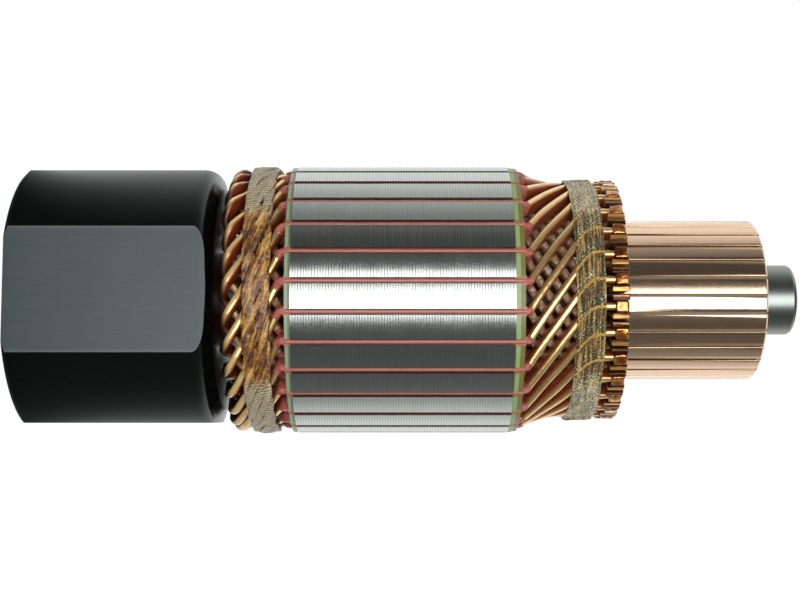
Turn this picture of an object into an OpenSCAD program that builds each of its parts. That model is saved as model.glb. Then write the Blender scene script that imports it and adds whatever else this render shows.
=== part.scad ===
// Wound armature of a low-voltage DC motor: a wave winding of hairpin bars in a
// slotted core, with a commutator at one end and a drive hub at the other.
// +Z runs along the shaft. The armature stands on the outer face of its drive hub.

/* [Core] */
// Outer diameter of the laminated core
core_d = 80; // [76:0.5:84]
// Length of the laminated core, without its end sheets
core_len = 62; // [50:1:80]
// Number of slots, coils and commutator bars
slots = 29; // [29]
// Width of a slot below its lips
slot_w = 2.8; // [2.6:0.1:3]
// Width of the opening between the lips of a slot
slot_mouth = 1.8; // [1.4:0.1:2]
// Radial height of the lips
slot_lip = 0.9; // [0.7:0.1:1.2]
// Thickness of the insulating end sheet at the drive end
end_sheet_rear = 1.5; // [1:0.1:2]
// Thickness of the insulating end sheet at the commutator end
end_sheet_front = 1.3; // [1:0.1:2]
// Thickness of the backing sheet behind the front end sheet
backing_front = 1.3; // [0.8:0.1:1.6]

/* [Winding] */
// Width of a conductor bar
bar_w = 2.2; // [2:0.1:2.4]
// Radial height of a conductor bar
bar_h = 4.4; // [4:0.1:4.5]
// Thickness of the strip between the two bars of a slot
separator_t = 0.6; // [0.4:0.1:0.8]
// Gap between the hub and the noses of the coils
nose_gap = 2.8; // [1:0.1:3.5]
// Axial length from the core's end sheet to the noses, drive end
overhang_rear = 17.9; // [17:0.1:21]
// Axial length from the backing sheet to the risers, commutator end
overhang_front = 24.4; // [24:0.1:30]

/* [Bindings] */
// Thickness of one turn of the glass cord round the rear overhang
cord_t = 1.7; // [1.4:0.1:1.9]
// Number of turns of the glass cord
cord_turns = 4; // [3:1:4]
// Width of the glass tape round the front overhang
tape_w = 8.1; // [6:0.1:8.4]
// Thickness of the glass tape between the bars
tape_t = 0.8; // [0.6:0.1:1.2]
// Height of the ridge that each bar raises in the tape
tape_ridge = 0.35; // [0.2:0.05:0.6]

/* [Commutator] */
// Diameter of the brush track
track_d = 47.8; // [46:0.1:50]
// Length of the brush track
track_len = 41.6; // [38:0.1:44]
// Outer diameter over the risers
riser_d = 71.6; // [71.2:0.1:72.4]
// Axial thickness of the risers
riser_t = 4.8; // [4.6:0.1:5.4]
// Width of the slot in each riser
riser_slot = 3.5; // [3:0.1:3.8]
// Thickness of the insulation between two bars
mica_t = 0.8; // [0.6:0.1:1]
// Depth to which the insulation is undercut below the brush track
undercut = 0.8; // [0.5:0.1:1]
// Turn of the commutator from the slots
lead_shift = 1.7; // [0:0.1:3]

/* [Shaft and hub] */
// Diameter of the journal at the commutator end
journal_d = 21; // [18:0.5:22]
// Length of the journal beyond the commutator
journal_len = 12.5; // [10:0.5:20]
// Diameter of the seat under the commutator
seat_d = 23; // [22.5:0.5:26]
// Diameter of the seat under the core and the hub
core_seat_d = 28; // [26:0.5:32]
// Length of the drive hub
hub_len = 57.4; // [50:0.2:60]
// Distance across the two wide flats of the hub
hub_flat_wide = 72; // [70:0.5:76]
// Distance across the two narrow flats of the hub
hub_flat_narrow = 74; // [72:0.5:78]
// Radius of the hub's rounded shoulder
hub_shoulder = 3.5; // [2:0.5:5]
// Rise of the cone on the hub's inner face
hub_cone = 1.6; // [0:0.2:3]

/* [Hidden] */
$fn = 96;
COILS = [for (k = [1:slots]) str("coil_", k < 10 ? "0" : "", k)];

// Stations along the shaft
pitch = 360 / slots;
slot_turn = 2.8;                                    // where the first slot lies, from -Y towards -X
nose_z = hub_len + nose_gap;
core_z0 = nose_z + overhang_rear + end_sheet_rear;
core_z1 = core_z0 + core_len;
front_z = core_z1 + end_sheet_front + backing_front;
riser_z = front_z + overhang_front;
track_z = riser_z + riser_t;
comm_end_z = track_z + track_len;
shaft_end_z = comm_end_z + journal_len;

// Slot contents, from the bottom of the slot outwards
core_r = core_d / 2;
liner_t = (slot_w - bar_w) / 2;
slot_top = core_r - slot_lip;
slot_bottom = slot_top - 2 * liner_t - 2 * bar_h - separator_t;
top_r = slot_top - liner_t - bar_h / 2;             // centre of the outer bar
low_r = top_r - bar_h - separator_t;                // centre of the inner bar
liner_out = 0.3;                                    // how far a liner stands out of the end sheets
liner_z0 = core_z0 - end_sheet_rear - liner_out;
liner_z1 = front_z + liner_out;

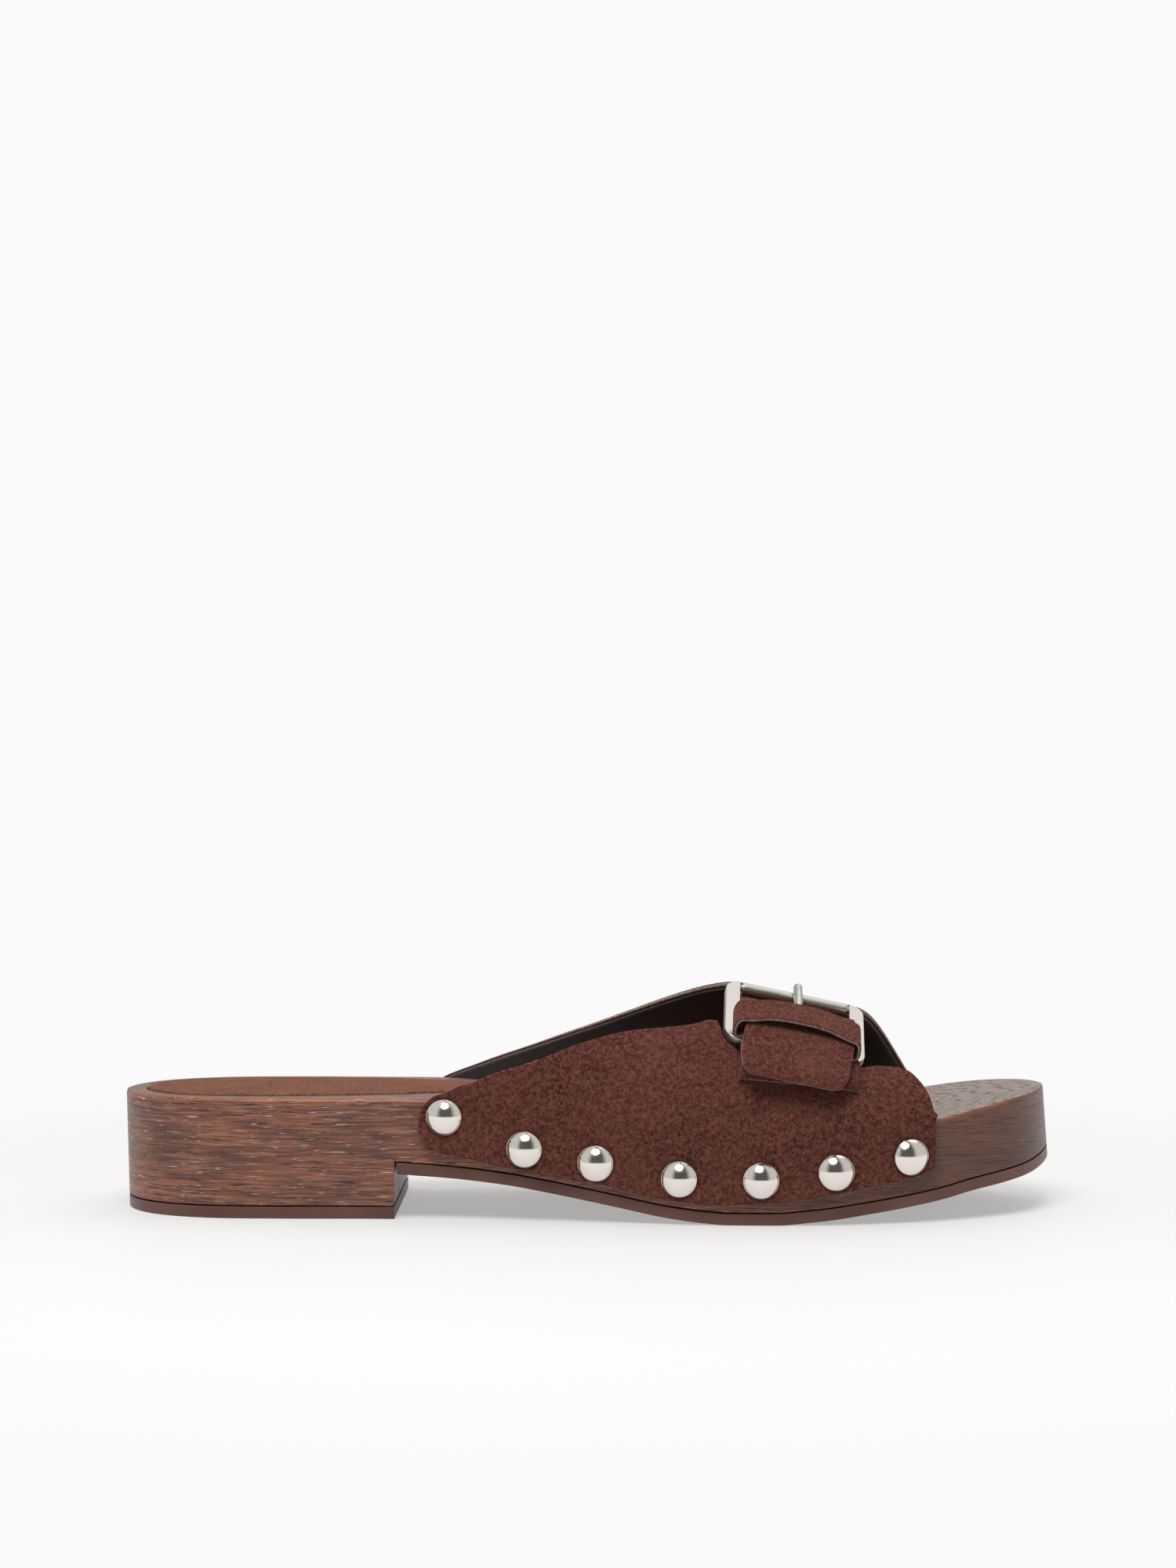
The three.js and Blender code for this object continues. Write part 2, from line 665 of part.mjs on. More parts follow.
// Prong: an eye round the heel bar and a cranked wire that rests over the roller.
function buckleProng() {
  const eye = new THREE.LatheGeometry([
    [prongEyeInner, -prongEyeWidth / 2], [prongEyeOuter, -prongEyeWidth / 2],
    [prongEyeOuter, prongEyeWidth / 2], [prongEyeInner, prongEyeWidth / 2],
    [prongEyeInner, -prongEyeWidth / 2],
  ].map(([r, a]) => new THREE.Vector2(r, a)), 18).rotateZ(Math.PI / 2);
  const rest = rollerRadius + runningGap + prongWireRadius;
  const start = prongEyeInner + 0.1;
  const path = new THREE.CatmullRomCurve3([
    vec(0, start, 0.25), vec(0, 0.25 * frameLength, 0.22 * rest), vec(0, 0.41 * frameLength, 0.54 * rest),
    vec(0, 0.57 * frameLength, 0.92 * rest), vec(0, 0.74 * frameLength, 1.1 * rest),
    vec(0, 0.9 * frameLength, 1.08 * rest), vec(0, frameLength, rest),
    vec(0, frameLength + prongOverhang, 0.95 * rest),
  ], false, "centripetal");
  const section = new THREE.Shape();
  section.absarc(0, 0, prongWireRadius, 0, 2 * Math.PI);
  const wire = new THREE.ExtrudeGeometry(section, {
    steps: 14, extrudePath: path, curveSegments: 5, bevelEnabled: false,
  });
  return toGeometry(toSolid(wire).add(toSolid(eye)).translate([prongOffset, 0, 0]));
}

// Tab: folded round the heel bar with one leg on each face of the lateral upper, and slotted for
// the prong's eye.
function buckleTab() {
  const middle = prongEyeInner + tabThickness / 2;
  const innerStack = leatherInner - runningGap - tabThickness / 2 - 0.2;
  const settled = leatherOuter + runningGap + tabThickness / 2;
  const settle = tabOuterLeg - 2.6;
  const outer = (b) => highestOffPanel(b, settled);
  const rows = [
    ...range(-tabInnerLeg, -4.6, 3).map((b) => [b, (a) => offPanel(a, b, innerStack)]),
    ...range(-100, 100, 8).map((degrees) => {
      const turn = THREE.MathUtils.degToRad(degrees);
      return [middle * Math.cos(turn), () => middle * Math.sin(turn)];
    }),
    [-tabSettles, () => outer(-tabSettles)], [-5.5, () => outer(-5.5)], [-8, () => outer(-8)],
    [-settle, () => outer(-settle)],
    [-settle - 1.2, (a) => offPanel(a, -settle - 1.2, settled + 0.6)],
    [-tabOuterLeg, (a) => offPanel(a, -tabOuterLeg, settled)],
  ];
  const grid = rows.map(([b, height]) => {
    const half = b > -3 ? frameInnerWidth / 2 - foldInset : tabWidth / 2;
    return range(half, -half, 4).map((a) => vec(a, b, height(a)));
  });
  const slot = new THREE.BoxGeometry(prongEyeWidth + 1.2, 8, 12)
    .translate(prongOffset, 4 - prongEyeOuter - 0.6, 0);
  const strip = toSolid(sheet(grid, -tabThickness / 2, tabThickness / 2));
  return toGeometry(strip.subtract(toSolid(slot)));
}

// Keeper: a loose closed loop round the strap, lying over the heel bar.
function keeperLoop() {
  const inside = strapWidth / 2 + keeperSlack;
  const low = keeperFloor + keeperThickness;
  const high = strapOver + leatherOuter;
  const inner = [
    [0, low], [inside - 4.2, low], [inside - 2.1, low - 0.2], [inside - 0.7, low - 1],
    [inside, low - 0.3], [inside + 0.05, high - 1.2], [inside - 0.45, high + 0.35],
    [inside - 3.2, high + 0.5 * keeperBulge], [inside * 0.5, high + 0.8 * keeperBulge],
    [0, high + keeperBulge],
  ];
  const loop = (half, grow) => {
    const mirrored = half.slice(1, -1).reverse().map(([a, n]) => [-a, n]);
    const ring = smoothLoop([...half, ...mirrored], 40);
    if (!grow) return ring;
    return ring.map((p, i) => {
      const before = ring.at(i - 1);
      const after = ring[(i + 1) % ring.length];
      const normal = vec(after.y - before.y, before.x - after.x, 0).normalize();
      return p.clone().addScaledVector(normal, grow);
    });
  };
  const shape = new THREE.Shape(loop(inner, keeperThickness).map((p) => new THREE.Vector2(p.x, p.y)));
  shape.holes.push(new THREE.Path(loop(inner, 0).map((p) => new THREE.Vector2(p.x, p.y))));
  return new THREE.ExtrudeGeometry(shape, { depth: keeperWidth, bevelEnabled: false })
    .rotateX(Math.PI / 2)
    .translate(keeperShift, keeperCentre + keeperWidth / 2, 0);
}

// ---------------------------------------------------------------- assembly

const wood = material(woodColour, 0.4);
const rubber = material(rubberColour, 0.5);
const suede = material(suedeColour, 0.95);
const lining = material(liningColour, 0.6);
const nickel = material(nickelColour, 0.25, 1);

place(clog, "wooden_sole", woodenSole(nails), wood);
place(clog, "heel_lift", heelLift(), rubber);
place(clog, "forefoot_outsole", forefootOutsole(), rubber);

const foamLow = padFloor + glueLine;
const coverLow = foamLow + padFoamThickness + glueLine;
place(clog, "heel_pad_foam", prism(padOutline(-0.8), foamLow, foamLow + padFoamThickness),
  material(foamColour, 0.9));
place(clog, "heel_pad_cover", prism(padOutline(0), coverLow, coverLow + padCoverThickness),
  material(padColour, 0.95));

const lateral = lateralGrid();
const medial = medialGrid();
const liningOuter = leatherInner + liningThickness;
place(clog, "lateral_lining", leather(lateral, leatherInner, liningOuter, LATERAL), lining);
place(clog, "lateral_upper", leather(lateral, suedeInner, leatherOuter, LATERAL), suede);
place(clog, "medial_lining", leather(medial, leatherInner, liningOuter, MEDIAL), lining);
place(clog, "medial_upper", leather(medial, suedeInner, leatherOuter, MEDIAL), suede);

nails.forEach((nail, i) => {
  const side = nail.side === LATERAL ? "lateral" : "medial";
  const seat = nail.wall.clone().addScaledVector(nail.outward, leatherOuter + nailSeatGap);
  const head = place(clog, `${side}_nail_${(i % lateralNails.length) + 1}`, nailGeometry(), nickel);
  head.position.copy(seat);
  head.quaternion.setFromUnitVectors(vec(0, 1, 0), nail.outward);
});

const buckle = new THREE.Group();
buckle.quaternion.setFromRotationMatrix(buckleMatrix);
buckle.position.copy(heelBar);
clog.add(buckle);
place(buckle, "buckle_frame", buckleFrame(), nickel);
place(buckle, "buckle_roller", buckleRoller(), nickel);
place(buckle, "buckle_prong", buckleProng(), nickel);
place(buckle, "buckle_tab", buckleTab(), suede);
place(buckle, "keeper_loop", keeperLoop(), suede);

// The origin is the middle of the bounding box at ground level.
const box = new THREE.Box3().setFromObject(clog, true);
clog.position.set(-(box.min.x + box.max.x) / 2, -(box.min.y + box.max.y) / 2, -box.min.z);
clog.updateMatrixWorld(true);

export default clog;
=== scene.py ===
import math
import bmesh
import bpy
import numpy as np
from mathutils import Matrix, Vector, noise


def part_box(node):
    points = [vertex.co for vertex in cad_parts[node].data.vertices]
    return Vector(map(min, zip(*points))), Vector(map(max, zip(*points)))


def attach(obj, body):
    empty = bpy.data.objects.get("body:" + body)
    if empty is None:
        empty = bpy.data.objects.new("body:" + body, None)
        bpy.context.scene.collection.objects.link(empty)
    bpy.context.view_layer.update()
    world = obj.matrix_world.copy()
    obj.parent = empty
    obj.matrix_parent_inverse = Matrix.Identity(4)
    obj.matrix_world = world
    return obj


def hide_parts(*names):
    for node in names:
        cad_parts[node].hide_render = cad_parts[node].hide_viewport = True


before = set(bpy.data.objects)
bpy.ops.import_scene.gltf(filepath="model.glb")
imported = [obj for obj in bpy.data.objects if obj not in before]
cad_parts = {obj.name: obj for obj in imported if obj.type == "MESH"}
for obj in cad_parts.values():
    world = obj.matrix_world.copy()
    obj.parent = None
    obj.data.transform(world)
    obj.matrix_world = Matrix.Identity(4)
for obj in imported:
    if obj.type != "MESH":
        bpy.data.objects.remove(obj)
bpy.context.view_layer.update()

# ---------------------------------------------------------------- camera, floor and studio
# The clog stands on a pale seamless floor and is seen level, square on to its outer side. A round
# softbox hangs in front and above, a larger and weaker one fills in from behind and above, and
# white walls stand to the left, right and behind.
scene = bpy.context.scene
scene.view_settings.view_transform = "Standard"

EYE_HEIGHT = 0.1136
EYE_DISTANCE = 0.8194
LENS = 69.3

camera_data = bpy.data.cameras.new("camera")
camera_data.lens = LENS
camera_data.sensor_width = 36
camera_data.clip_end = 100
camera = bpy.data.objects.new("camera", camera_data)
camera.location = (0, -EYE_DISTANCE, EYE_HEIGHT)
camera.rotation_euler = (math.radians(90), 0, 0)
scene.collection.objects.link(camera)
scene.camera = camera


def new_material(name):
    material = bpy.data.materials.new(name)
    material.use_nodes = True
    return material, material.node_tree, material.node_tree.nodes["Principled BSDF"]


def node(tree, kind, inputs=None, **settings):
    """A node with its settings, its inputs set to a value or linked to another node's output."""
    made = tree.nodes.new(kind)
    for key, value in settings.items():
        setattr(made, key, value)
    for key, value in (inputs or {}).items():
        if isinstance(value, bpy.types.NodeSocket):
            tree.links.new(value, made.inputs[key])
        else:
            made.inputs[key].default_value = value
    return made


def object_place(tree):
    """Where a point lies in the clog's own frame, in metres."""
    return node(tree, "ShaderNodeTexCoord").outputs["Object"]


def maths(tree, operation, a, b=0.0, c=0.0):
    return node(tree, "ShaderNodeMath", {0: a, 1: b, 2: c}, operation=operation).outputs[0]


def ramp(tree, factor, stops):
    """A colour ramp through (place, grey or colour) stops."""
    made = node(tree, "ShaderNodeValToRGB", {"Fac": factor})
    while len(made.color_ramp.elements) < len(stops):
        made.color_ramp.elements.new(0.5)
    for element, (place, colour) in zip(made.color_ramp.elements, stops):
        element.position = place
        element.color = (*colour, 1) if isinstance(colour, tuple) else (colour, colour, colour, 1)
    return made.outputs[0]


def link_mesh(name, mesh, *materials):
    piece = bpy.data.objects.new(name, mesh)
    scene.collection.objects.link(piece)
    for material in materials:
        mesh.materials.append(material)
    return piece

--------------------

**Given problem:** Extract the lines from the line with "const buckle = new THREE.Group();" through the line with "cad_parts[node].hide_render = cad_parts[node].hide_viewport". Keep both of those lines, copy everything exactly, and add nothing.

**Answer below:**
const buckle = new THREE.Group();
buckle.quaternion.setFromRotationMatrix(buckleMatrix);
buckle.position.copy(heelBar);
clog.add(buckle);
place(buckle, "buckle_frame", buckleFrame(), nickel);
place(buckle, "buckle_roller", buckleRoller(), nickel);
place(buckle, "buckle_prong", buckleProng(), nickel);
place(buckle, "buckle_tab", buckleTab(), suede);
place(buckle, "keeper_loop", keeperLoop(), suede);

// The origin is the middle of the bounding box at ground level.
const box = new THREE.Box3().setFromObject(clog, true);
clog.position.set(-(box.min.x + box.max.x) / 2, -(box.min.y + box.max.y) / 2, -box.min.z);
clog.updateMatrixWorld(true);

export default clog;
=== scene.py ===
import math
import bmesh
import bpy
import numpy as np
from mathutils import Matrix, Vector, noise


def part_box(node):
    points = [vertex.co for vertex in cad_parts[node].data.vertices]
    return Vector(map(min, zip(*points))), Vector(map(max, zip(*points)))


def attach(obj, body):
    empty = bpy.data.objects.get("body:" + body)
    if empty is None:
        empty = bpy.data.objects.new("body:" + body, None)
        bpy.context.scene.collection.objects.link(empty)
    bpy.context.view_layer.update()
    world = obj.matrix_world.copy()
    obj.parent = empty
    obj.matrix_parent_inverse = Matrix.Identity(4)
    obj.matrix_world = world
    return obj


def hide_parts(*names):
    for node in names:
        cad_parts[node].hide_render = cad_parts[node].hide_viewport = True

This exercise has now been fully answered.